There is so much more I would like to say, but cannot fully nor clearly express in written words. Suffice it to say, the system of assigning responsibility based upon arbitrary dates and numbers is inherently unjust, no matter how many or how few are excluded. It always has been, and always will be.

I feel the temptation to go through Jamie's posts sentence by sentence, paragraph by paragraph, and point out each and every fallacy in them, but I will not do so. His mistakes are clear enough as it is. I only wish our elected officials did not share his mistaken beliefs.
 
hso said:
If you are 18 and your father buys it for you it looks like it is not a straw purchase.

That's not quite correct. It used to be ATF's ruling that it was only a straw purchase if you bought a handgun for someone who was ineligible to purchase themself (under 21, felon etc). If you look on the FAQ for "straw purchse" they show that they dropped the "ineligible" interpretation a few years back.

Now, pretty much if you buy a firearm FOR someone else, eligible to possess or not, even if said subsequent sale was legal, you have committed a "straw purchase". You and I (non-felon, 35 yr old, perfectly legal) go to the gunstore and I hand you a few hundred before the sale to buy me a pistol or long gun because I don't like the new white color of the 4473; we've just committed a "straw purchase".

You go into the store with your own money and get the gun for me because I spilled a Coke on my pants and don't want to drip on the carpet and I pay you out in the parking lot? "Straw purchase."

It used to be the ATF was solely concerned with non-eligible types getting their hands on guns from dealers. Now they just want to be sure everyone buying a gun gets their own name on a 4473.

A small shift of emphasis in enforcement, but very telling. Makes their job easier by not having to prove "intent to arm a known badguy".
 
jamie,

Don't we have all sorts of other laws to handle those minors who commit a crime with a handgun?

You know, the same ones we use to control OVER-21 yr olds who misuse handguns?

The same ones we use to control those over 18 who misuse long guns?

Etc, etc, etc.

You remember those, laws that only criminalize behaviour that actually, directly interferes with the rights of others?

We used to rely on those before we got the idea that everything should be regulated beforehand for our own good.

Oh, those under-18 year old brains were just as "undeveloped" and "immature" back then before stuff was regulated. I bet the crime rate wasn't any worse.
 
You want me to go fight and die for your freedom at 18 but you wont even allow me the rights that I would be fighting for?

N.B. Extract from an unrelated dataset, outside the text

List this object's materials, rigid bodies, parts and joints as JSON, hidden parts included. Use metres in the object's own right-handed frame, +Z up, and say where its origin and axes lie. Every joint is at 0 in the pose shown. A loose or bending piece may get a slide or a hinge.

If you strip my rights untill I turn 21 force the draft age up to 21.
 
Are most 18 year olds mature enough to purchase firearms and use them unsupervised? Probably not, but thats not the point.

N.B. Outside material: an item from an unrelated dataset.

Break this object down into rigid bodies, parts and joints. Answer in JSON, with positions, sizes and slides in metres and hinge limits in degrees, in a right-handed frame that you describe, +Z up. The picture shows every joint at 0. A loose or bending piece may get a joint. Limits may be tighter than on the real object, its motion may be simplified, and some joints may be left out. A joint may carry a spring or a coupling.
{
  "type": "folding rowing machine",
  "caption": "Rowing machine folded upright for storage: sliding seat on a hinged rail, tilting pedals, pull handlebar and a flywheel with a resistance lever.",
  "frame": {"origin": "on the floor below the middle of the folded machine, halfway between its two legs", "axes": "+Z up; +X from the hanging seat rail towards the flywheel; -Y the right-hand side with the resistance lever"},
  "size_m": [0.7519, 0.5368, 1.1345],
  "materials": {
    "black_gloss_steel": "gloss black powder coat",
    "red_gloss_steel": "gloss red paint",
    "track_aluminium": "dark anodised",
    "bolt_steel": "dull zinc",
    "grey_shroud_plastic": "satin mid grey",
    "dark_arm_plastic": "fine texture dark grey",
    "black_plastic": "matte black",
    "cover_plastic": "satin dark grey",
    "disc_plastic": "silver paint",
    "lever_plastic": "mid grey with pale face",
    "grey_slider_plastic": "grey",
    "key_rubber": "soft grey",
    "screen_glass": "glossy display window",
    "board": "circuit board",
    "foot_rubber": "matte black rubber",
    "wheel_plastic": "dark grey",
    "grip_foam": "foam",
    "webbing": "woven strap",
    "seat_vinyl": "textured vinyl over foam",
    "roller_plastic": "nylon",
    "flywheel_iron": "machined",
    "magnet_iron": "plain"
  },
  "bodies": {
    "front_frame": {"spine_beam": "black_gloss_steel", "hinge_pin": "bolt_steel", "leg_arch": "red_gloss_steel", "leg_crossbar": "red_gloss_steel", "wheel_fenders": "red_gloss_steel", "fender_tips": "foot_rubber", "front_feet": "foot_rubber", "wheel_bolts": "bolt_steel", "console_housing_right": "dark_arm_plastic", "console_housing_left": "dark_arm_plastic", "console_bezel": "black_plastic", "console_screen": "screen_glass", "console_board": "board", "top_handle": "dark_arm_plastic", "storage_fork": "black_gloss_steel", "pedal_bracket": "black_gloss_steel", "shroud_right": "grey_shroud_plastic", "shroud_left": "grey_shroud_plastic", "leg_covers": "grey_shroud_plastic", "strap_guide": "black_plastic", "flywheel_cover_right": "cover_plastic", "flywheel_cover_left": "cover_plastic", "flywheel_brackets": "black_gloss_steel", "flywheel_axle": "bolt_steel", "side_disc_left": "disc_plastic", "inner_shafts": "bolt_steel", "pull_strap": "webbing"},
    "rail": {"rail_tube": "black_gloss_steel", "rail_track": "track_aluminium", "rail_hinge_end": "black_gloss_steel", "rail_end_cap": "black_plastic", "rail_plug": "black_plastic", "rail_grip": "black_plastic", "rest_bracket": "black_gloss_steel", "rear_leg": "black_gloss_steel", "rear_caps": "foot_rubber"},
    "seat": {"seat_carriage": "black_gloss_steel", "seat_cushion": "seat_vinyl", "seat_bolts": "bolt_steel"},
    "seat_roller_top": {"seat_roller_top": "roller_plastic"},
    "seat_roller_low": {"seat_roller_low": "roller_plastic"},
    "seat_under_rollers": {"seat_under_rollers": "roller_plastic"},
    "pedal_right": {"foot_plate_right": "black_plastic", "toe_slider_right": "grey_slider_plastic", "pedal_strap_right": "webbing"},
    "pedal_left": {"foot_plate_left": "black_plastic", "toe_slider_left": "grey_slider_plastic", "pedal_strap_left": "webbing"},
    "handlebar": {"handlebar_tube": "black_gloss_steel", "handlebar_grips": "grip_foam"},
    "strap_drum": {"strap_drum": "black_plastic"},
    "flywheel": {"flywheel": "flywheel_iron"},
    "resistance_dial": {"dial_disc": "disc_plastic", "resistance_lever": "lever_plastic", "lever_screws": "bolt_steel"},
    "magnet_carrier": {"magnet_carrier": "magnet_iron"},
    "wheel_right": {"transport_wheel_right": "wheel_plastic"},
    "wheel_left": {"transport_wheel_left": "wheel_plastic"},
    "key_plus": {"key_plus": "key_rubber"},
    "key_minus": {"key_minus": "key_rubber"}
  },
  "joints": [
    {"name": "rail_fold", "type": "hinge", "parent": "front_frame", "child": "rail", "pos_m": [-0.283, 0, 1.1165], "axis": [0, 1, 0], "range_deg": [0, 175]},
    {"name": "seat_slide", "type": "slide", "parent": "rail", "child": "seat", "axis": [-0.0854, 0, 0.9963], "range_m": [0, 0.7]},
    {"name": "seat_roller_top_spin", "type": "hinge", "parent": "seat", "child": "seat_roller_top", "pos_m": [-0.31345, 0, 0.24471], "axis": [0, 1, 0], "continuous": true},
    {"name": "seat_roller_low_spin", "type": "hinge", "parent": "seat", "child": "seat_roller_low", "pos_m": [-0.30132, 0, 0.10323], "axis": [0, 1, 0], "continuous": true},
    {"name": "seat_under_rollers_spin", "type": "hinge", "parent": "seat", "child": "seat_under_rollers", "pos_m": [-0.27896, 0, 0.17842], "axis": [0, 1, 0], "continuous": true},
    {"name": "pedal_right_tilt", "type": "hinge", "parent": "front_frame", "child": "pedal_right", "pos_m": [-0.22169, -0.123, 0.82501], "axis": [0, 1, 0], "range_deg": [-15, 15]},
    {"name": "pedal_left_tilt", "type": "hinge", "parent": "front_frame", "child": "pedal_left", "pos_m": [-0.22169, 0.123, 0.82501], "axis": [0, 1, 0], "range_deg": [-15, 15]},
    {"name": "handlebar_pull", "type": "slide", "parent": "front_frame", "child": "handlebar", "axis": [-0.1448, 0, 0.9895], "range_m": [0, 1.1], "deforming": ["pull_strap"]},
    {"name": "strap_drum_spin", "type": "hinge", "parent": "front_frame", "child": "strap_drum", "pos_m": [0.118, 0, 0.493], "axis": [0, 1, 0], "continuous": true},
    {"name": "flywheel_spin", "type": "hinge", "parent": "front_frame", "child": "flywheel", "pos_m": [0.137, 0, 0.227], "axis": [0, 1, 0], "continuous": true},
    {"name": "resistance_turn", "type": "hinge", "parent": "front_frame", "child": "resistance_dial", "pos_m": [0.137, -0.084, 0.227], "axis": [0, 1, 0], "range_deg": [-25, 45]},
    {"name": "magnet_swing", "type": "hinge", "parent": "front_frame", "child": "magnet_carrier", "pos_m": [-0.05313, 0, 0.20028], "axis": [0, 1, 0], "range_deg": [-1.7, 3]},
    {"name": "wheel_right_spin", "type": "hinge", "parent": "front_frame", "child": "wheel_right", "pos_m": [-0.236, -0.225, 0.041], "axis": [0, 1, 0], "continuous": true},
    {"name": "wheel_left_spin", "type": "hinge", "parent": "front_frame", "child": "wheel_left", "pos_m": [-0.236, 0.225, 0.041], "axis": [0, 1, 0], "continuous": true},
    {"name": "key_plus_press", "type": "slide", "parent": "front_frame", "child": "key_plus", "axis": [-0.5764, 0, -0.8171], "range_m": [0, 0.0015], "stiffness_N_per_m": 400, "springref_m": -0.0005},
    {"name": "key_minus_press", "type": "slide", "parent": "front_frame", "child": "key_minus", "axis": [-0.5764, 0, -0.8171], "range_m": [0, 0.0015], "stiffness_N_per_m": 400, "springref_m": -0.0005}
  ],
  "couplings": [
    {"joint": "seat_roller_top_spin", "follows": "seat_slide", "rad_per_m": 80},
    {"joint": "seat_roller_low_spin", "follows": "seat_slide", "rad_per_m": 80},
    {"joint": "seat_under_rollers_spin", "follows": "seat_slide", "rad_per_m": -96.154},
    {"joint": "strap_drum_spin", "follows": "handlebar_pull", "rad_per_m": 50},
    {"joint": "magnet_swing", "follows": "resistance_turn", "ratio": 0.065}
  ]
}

Since 18 year olds are considered old enough to vote, serve in the military, and be criminally tried as an adult, I think that ALL rights and priviledges should be granted at the same age. Which in this case is 18.

It is for this reason that I think that 18 years olds should be able to purchase alcohol, own handguns, etc. It has nothing to do with maturity. It has everything to do with a double standard. It doesnt make much sense to consider a person an adult in some regards, but not an adult in other regards. Either someone is an adult, or they are not.

Just my $0.02.
 
You want me to go fight and die for your freedom at 18 but you wont even allow me the rights that I would be fighting for?

If you strip my rights untill I turn 21 force the draft age up to 21.

you can at ease that crap right now, this is an all volunteer military, no body is getting drafeted so that argument dosen't work there highspeed. strip you of what rights? please explain. Hey maybe if you were in the arena of willing to make the ultimate scrifice then i might fill sorry for you, but hey i don't! How do you think i feel, i spent all that time trying to stay alive, and come back to stateside and can't even have a drink to celebrate, get over it just like i did! heck american coke was enough for me after drinking there "coke". The bubbles kicked my butt, no telling what alchol would have done to me!You are not making any argument that i haven't heard before!